Wednesday, 18 April 2012

Carbon Clear at the Africa Carbon Forum

This week we're at the Africa Carbon Forum in Addis Ababa, Ethiopia, where I'll be speaking at a training session on Programmes of Activities.  And catching up with old friends and associates.

The Africa Carbon Forum, or ACF, brings together government representatives, private investors and carbon project developers, consultants, academics and NGOs.  The goals: share information, identify carbon project opportunities and figure out how to make the carbon markets work for Africa.

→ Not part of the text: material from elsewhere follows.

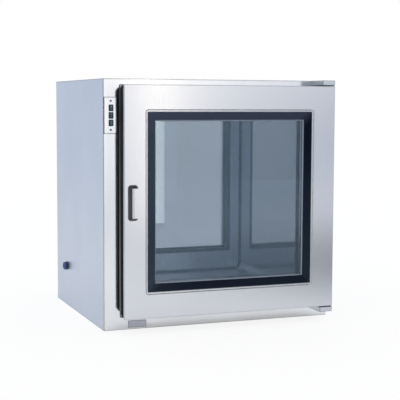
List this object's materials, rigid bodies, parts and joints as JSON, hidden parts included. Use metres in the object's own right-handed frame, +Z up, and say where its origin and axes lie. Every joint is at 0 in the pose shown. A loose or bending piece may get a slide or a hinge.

Until recently, it could be argued that the carbon markets were not working for Africa.  According to the UN Environment Program, fewer than 3% of all Clean Development Mechanism carbon credit projects were in Africa, and 4% of all carbon credits.  For a region with 14% of the world's population and a disproportionate exposure to climate change impacts, Africa has clearly been under-represented.

Much of the conversation at the last few ACF meetings has been about how Programmes of Activities, or PoAs, can help change this situation.  PoAs allow you to register carbon credit projects that are made up of a number of decentralised activities that can be rolled out over a period of years.  The traditional project approach was suited only for relatively large, standalone activities, like hydroelectric power stations and landfill gas capture schemes.  Those traditional approaches are challenging for projects that provide benefits to poor, widely dispersed rural communities. PoAs are distributing improved cook stoves, water purification systems, or solar-powered lanterns across an entire country.

Since the adoption of Programmes of Activities, the number of new carbon credit projects in Africa has skyrocketed.  That's good news for people across the continent who lack ready access to clean energy services.

But, like traditional projects, these initiatives must be well-managed and rigorously monitored to generate carbon credits with robust environmental integrity.  Thus my session tomorrow morning.  I'll be participating in a training for organisations that want to manage these far-flung PoAs, helping to ensure that they understand the rules laid out by the Clean Development Mechanism.

I'll say more in subsequent posts about the conversations and presentations at this week's conference.